El bueno de Woody
Sin spoilers
Alexander Payne es un tipo tan especial que parece una persona completamente normal. A su cine, una vez asentado el estilo adquirido a partir de 'Entre copas', una de esas películas que marcan, para bien o para mal, una carrera, le ocurre lo mismo. Todo parece tan extraño, absurdo, delicado y emotivo que se nos olvida, con demasiada facilidad, que muy pocos cineastas nos están hablando de la vida de una manera tan completa como Payne. Completa y compleja, pese a la sencillez de un discurso que, película a película, se va depurando hasta alcanzar, con esta magnífica 'Nebraska', su punto álgido. Tras las puestas de sol hawaianas de 'Los descendientes', probablemente su trabajo más completo, en conjunto, hasta la fecha, llegan los atardeceres grises, los karaokes perdidos, las calles vacías de pueblos que parecen sostenidos en el aire mientras las agujas del reloj de este mundo, maldito y bendito mundo, siguen avanzando.
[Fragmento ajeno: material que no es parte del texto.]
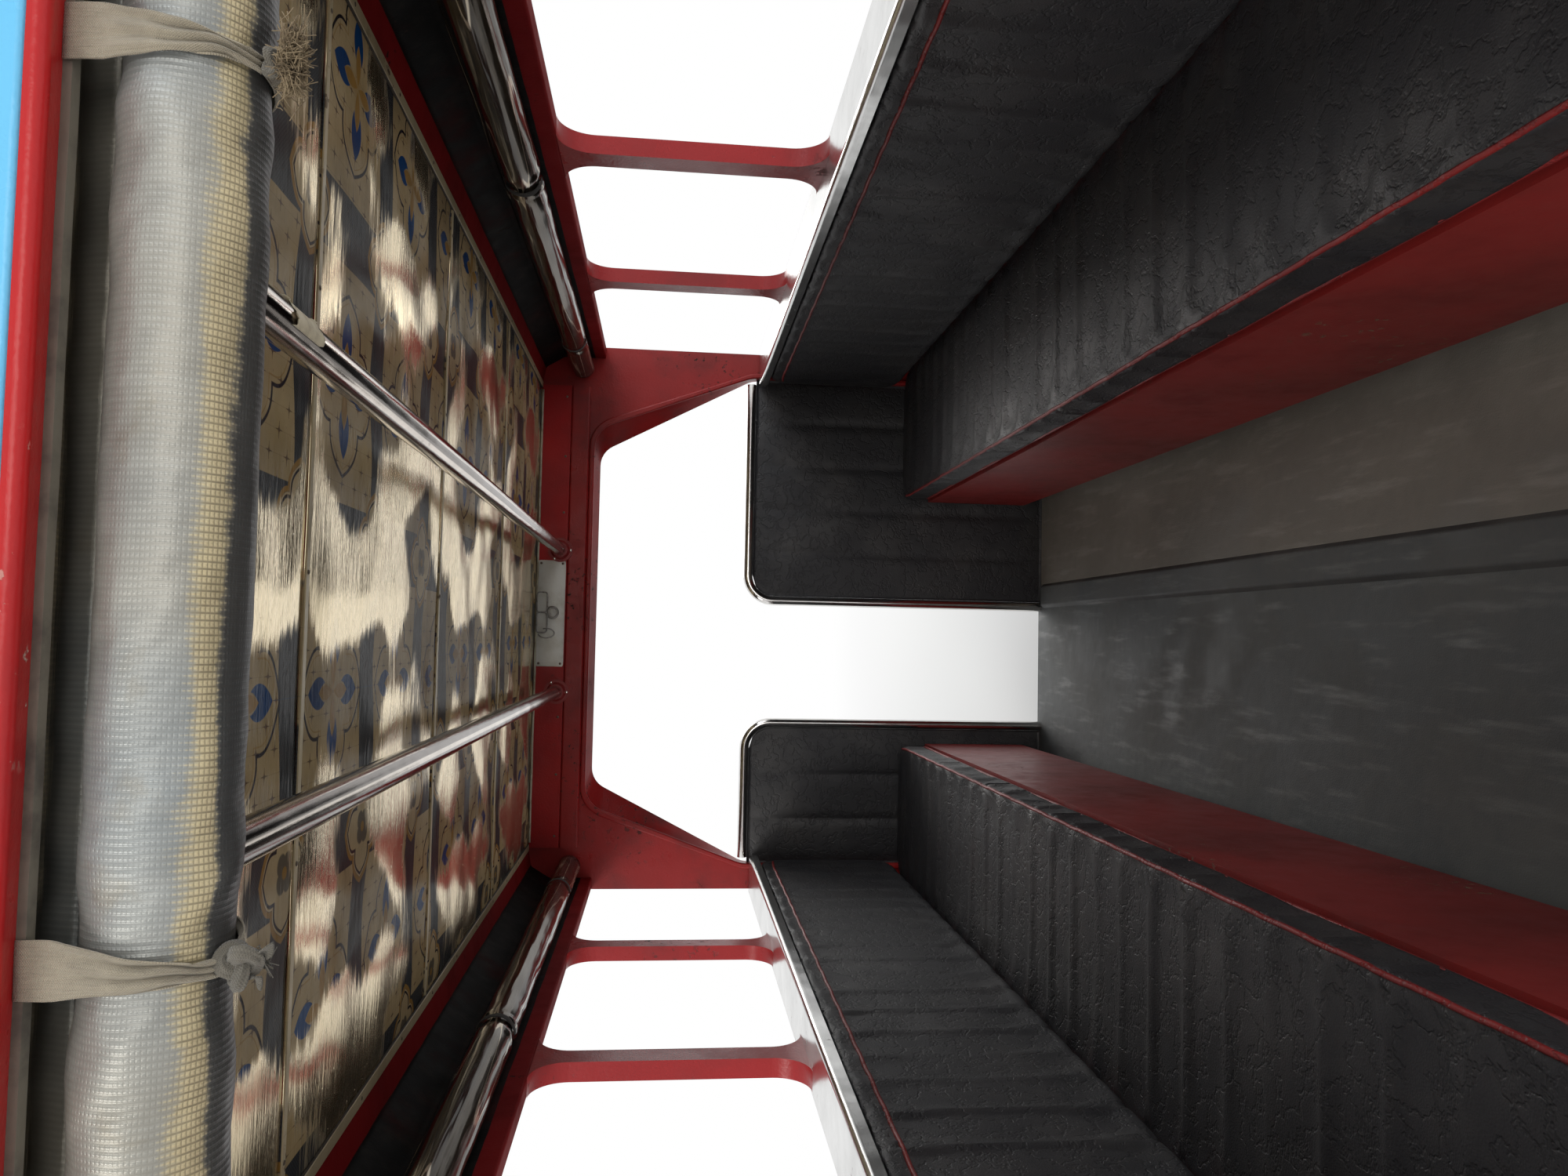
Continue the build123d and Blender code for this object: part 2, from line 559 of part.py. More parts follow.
# Grab bars and round lamps on the rear face
grab_x = (POST_X + OUTER_X) / 2
grab_top = CEILING_Z - GRAB_TOP_DROP
grab_path = FilletPolyline(
    (grab_x, HEADER_Y, grab_top - GRAB_HEIGHT),
    (grab_x, HEADER_Y - GRAB_REACH, grab_top - GRAB_HEIGHT),
    (grab_x, HEADER_Y - GRAB_REACH, grab_top),
    (grab_x, HEADER_Y, grab_top),
    radius=GRAB_TUBE * 1.2)
grab = sweep(Plane(grab_path @ 0, z_dir=grab_path % 0) * Circle(GRAB_TUBE / 2), path=grab_path)
nodes["rear_grab_bars"] = group([grab, left_of(grab)])
lamp_profile = outline((
    (0, 0, 0),
    (LAMP_DIAMETER / 2, 0, 0),
    (LAMP_DIAMETER / 2, LAMP_DEPTH / 2, 4),
    (LAMP_DIAMETER / 2 - 8, LAMP_DEPTH, 9),
    (0, LAMP_DEPTH, 0),
))
lamp = Rot(90, 0, 0) * revolve(Plane.XZ * lamp_profile, axis=Axis.Z)
lamp = Pos((AISLE_X + POST_X) / 2, HEADER_Y, SILL_Z - LAMP_DIAMETER) * lamp
nodes["rear_lamps"] = group([lamp, left_of(lamp)])

# Step behind the doorway: a folded tread on two brackets from the runners
step_face = outline((
    (REAR_Y - STEP_REACH, STEP_TOP, 8),
    (REAR_Y + FASCIA_THICK, STEP_TOP, 0),
    (REAR_Y + FASCIA_THICK, STEP_TOP - STEP_STEEL, 0),
    (REAR_Y - STEP_REACH + STEP_STEEL, STEP_TOP - STEP_STEEL, 4),
    (REAR_Y - STEP_REACH + STEP_STEEL, STEP_TOP - STEP_EDGE, 0),
    (REAR_Y - STEP_REACH, STEP_TOP - STEP_EDGE, 0),
))
step = push_x(step_face, -STEP_WIDTH / 2, STEP_WIDTH / 2)
bracket_face = outline((
    (REAR_Y - STEP_REACH * 0.8, STEP_TOP - STEP_STEEL, 0),
    (REAR_Y + FASCIA_THICK, STEP_TOP - STEP_STEEL, 0),
    (REAR_Y + FASCIA_THICK, RUNNER_STEEL, 0),
    (REAR_Y, RUNNER_STEEL, 0),
))
for hand in (-1, 1):
    bracket_x = hand * (STEP_WIDTH / 2 - RUNNER_FLANGE)
    step += push_x(bracket_face, bracket_x - STEP_STEEL, bracket_x + STEP_STEEL)
tie_bar = block(-RUNNER_X - RUNNER_FLANGE / 2, RUNNER_STEEL, RUNNER_SPREAD + RUNNER_FLANGE,
                RUNNER_HEIGHT - 2 * RUNNER_STEEL)
step += push_y(tie_bar, REAR_Y + FASCIA_THICK - 2 * STEP_STEEL, REAR_Y + FASCIA_THICK)
nodes["rear_step"] = step

# Benches: a boarded box with a toe space, a long cushion and a padded back on the side wall
BENCH_REAR = HEADER_Y + HEADER_DEPTH + FIT
BENCH_FRONT = BULKHEAD_Y - BEAM_PROUD - FIT
BENCH_TOP = FLOOR_Z + SEAT_HEIGHT - CUSHION
bench_face = outline((
    (AISLE_X + BENCH_TOE, FLOOR_Z, 0),
    (AISLE_X, FLOOR_Z + BENCH_TOE, 0),
    (AISLE_X, BENCH_TOP, 0),
    (INNER_X, BENCH_TOP, 0),
    (INNER_X, BENCH_TOP - BENCH_BOARD, 0),
    (AISLE_X + BENCH_BOARD, BENCH_TOP - BENCH_BOARD, 0),
    (AISLE_X + BENCH_BOARD, FLOOR_Z + BENCH_TOE + 6, 0),
    (AISLE_X + BENCH_TOE + BENCH_BOARD, FLOOR_Z, 0),
))
bench = push_y(bench_face, BENCH_REAR, BENCH_FRONT)
nodes["bench_base_right"] = bench
nodes["bench_base_left"] = left_of(bench)
BACK_X = INNER_X - BACKREST
cushion_face = outline((
    (AISLE_X - 6, BENCH_TOP + FIT, 8),
    (INNER_X - FIT, BENCH_TOP + FIT, 8),
    (INNER_X - FIT, BENCH_TOP + CUSHION, 12),
    (AISLE_X - 6, BENCH_TOP + CUSHION, CUSHION_ROUND),
))
cushion = push_y(cushion_face, BENCH_REAR + FIT, BENCH_FRONT - FIT)
nodes["bench_cushion_right"] = cushion
nodes["bench_cushion_left"] = left_of(cushion)
back_low = BENCH_TOP + CUSHION + BACKREST_GAP
back_face = outline((
    (INNER_X - FIT, back_low, 6),
    (INNER_X - FIT, SILL_Z - FIT, 0),
    (BACK_X + 8, SILL_Z - FIT, 18),
    (BACK_X, back_low + 40, 30),
    (BACK_X + 14, back_low, 16),
))
back = push_y(back_face, BENCH_REAR + FIT, BENCH_FRONT - FIT)
nodes["bench_back_right"] = back
nodes["bench_back_left"] = left_of(back)

# Rolled rain curtain under the rear header, and its knotted cloth ties
ROLL_Y = REAR_Y + ROLL_SET_IN
ROLL_Z = SOFFIT_Z - SHEET - ROLL_GAP - ROLL_RADIUS
ROLL_X = POST_X - 2
roll_face = Circle(ROLL_RADIUS) + block(HEM_SET_IN, 0, HEM_THICK, ROLL_RADIUS + ROLL_GAP - FIT)
roll_face = Pos(ROLL_Y, ROLL_Z) * roll_face
nodes["rear_curtain_roll"] = push_x(roll_face, -ROLL_X, ROLL_X)
tie_reach = ROLL_RADIUS + FIT
tie_top = (HEADER_Y - FIT - ROLL_Y, SOFFIT_Z - SHEET - ROLL_Z)
tie_turn = math.atan2(tie_top[1], tie_top[0]) + math.acos(tie_reach / math.hypot(*tie_top))
tie_way = (math.cos(tie_turn), math.sin(tie_turn))
tie_tab = outline((
    (tie_reach * tie_way[0], tie_reach * tie_way[1], 0),
    (*tie_top, 0),
    (tie_top[0] + TIE_THICK * tie_way[0], tie_top[1] + TIE_THICK * tie_way[1], 0),
    ((tie_reach + TIE_THICK) * tie_way[0], (tie_reach + TIE_THICK) * tie_way[1], 0),
))
tie_ring = Circle(tie_reach + TIE_THICK) - Circle(tie_reach)
tie_ring -= block(-ROLL_RADIUS * 2, (tie_reach + TIE_THICK) * tie_way[1], ROLL_RADIUS * 4, ROLL_RADIUS * 2)
knot_drop = math.sqrt((tie_reach + KNOT_RADIUS) ** 2 - KNOT_AHEAD ** 2)
ties = []
for index in range(TIE_COUNT):
    tie_x = (index - (TIE_COUNT - 1) / 2) * TIE_SPACING
    tie = push_x(Pos(ROLL_Y, ROLL_Z) * (tie_ring + tie_tab), tie_x - TIE_WIDTH / 2, tie_x + TIE_WIDTH / 2)
    knot = Pos(tie_x, ROLL_Y - KNOT_AHEAD, ROLL_Z - knot_drop) * Sphere(KNOT_RADIUS)
    ties.append(tie + knot)
nodes["rear_curtain_ties"] = group(ties)

# Rolled side curtains under the cantrails
side_roll_x = INNER_X - SIDE_ROLL_RADIUS - FIT
side_roll = push_y(Pos(side_roll_x, CEILING_Z - SIDE_ROLL_DROP) * Circle(SIDE_ROLL_RADIUS),
                  LINING_REAR_Y + FIT, BOARD_Y - 2 * FIT)
nodes["side_curtain_roll_right"] = side_roll
nodes["side_curtain_roll_left"] = left_of(side_roll)

os.makedirs("parts", exist_ok=True)
for name, shape in nodes.items():
    export_step(shape, f"parts/{name}.step")
    print(name, len(shape.solids()), "solids")
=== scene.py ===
"""Looks for a jeepney passenger cabin: finishes, soft goods, fittings and studio.

Metres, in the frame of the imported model: +Z up, +Y towards the cab, +X to the cabin's right.
"""

import logging
import math
from dataclasses import dataclass
from enum import Enum
from typing import Any, Optional, Sequence, Union

import bpy
import numpy as np
from mathutils import Matrix, Vector


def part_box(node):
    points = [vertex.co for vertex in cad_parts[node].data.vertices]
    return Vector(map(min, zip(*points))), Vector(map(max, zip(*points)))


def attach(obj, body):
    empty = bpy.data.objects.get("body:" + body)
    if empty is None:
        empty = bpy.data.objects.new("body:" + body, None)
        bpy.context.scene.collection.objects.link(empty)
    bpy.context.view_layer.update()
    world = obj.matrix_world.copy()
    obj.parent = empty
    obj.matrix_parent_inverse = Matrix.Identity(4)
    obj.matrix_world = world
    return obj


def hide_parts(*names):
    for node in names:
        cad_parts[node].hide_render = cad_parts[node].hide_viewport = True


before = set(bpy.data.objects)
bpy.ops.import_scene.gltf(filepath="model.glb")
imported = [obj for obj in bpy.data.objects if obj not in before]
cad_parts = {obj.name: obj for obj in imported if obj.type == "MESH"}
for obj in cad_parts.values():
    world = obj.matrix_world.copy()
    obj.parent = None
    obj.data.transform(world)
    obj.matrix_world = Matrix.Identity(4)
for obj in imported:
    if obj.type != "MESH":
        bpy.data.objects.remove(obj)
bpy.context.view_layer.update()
LOG = logging.getLogger("cabin")
Array = np.ndarray
Colour = tuple[float, float, float]
Triple = tuple[float, float, float]
Outline = tuple[tuple[float, float], ...]
Looks = dict[str, bpy.types.Material]
TURN = 2 * math.pi


def edges_of(node: str) -> tuple[Array, Array]:
    """Lowest and highest corner of a CAD node, as two arrays."""
    low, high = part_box(node)
    return np.array(low, float), np.array(high, float)


def scaled(colour: Colour, share: float) -> Colour:
    """A colour made darker or paler by one factor."""
    return tuple(share * part for part in colour)


def together(*parts: Any) -> Array:
    """Coordinates brought to one shape and laid side by side in a last axis."""
    return np.stack(np.broadcast_arrays(*parts), axis=-1)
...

La sinopsis nos empuja a contextualizarlo todo en Estados Unidos, pero el desarrollo de la historia, los latidos de una trama que avanza con la naturalidad de las grandes cosas, no engañan. El maravilloso acabado formal, presidido por un blanco y negro que es pura nostalgia, nos muestra unos escenarios que no son, ni más ni muchísimo menos, que estados de ánimo. Una casa abandonada que es pura infancia feliz trastocada por el fantasma de la muerte, los recuerdos que, cuando la memoria falta, se agarran para no desaparecer y corren el riesgo de convertirse en (pesados) fantasmas, los periódicos que siguen abrazados a la imprenta, a las ganas de contar cosas extraordinarias que le ocurran a personas cotidianas. El lugar soñado por un Payne que rueda saboreando cada instante, caminando con paso firme hasta un desenlace de esos que justifican todo un viaje. Todo un trayecto que, además, cuenta con alguno de los mejores momentos (esa inolvidable escena en el cementerio) y personajes que han poblado su carrera. Empezando por Woody Grant.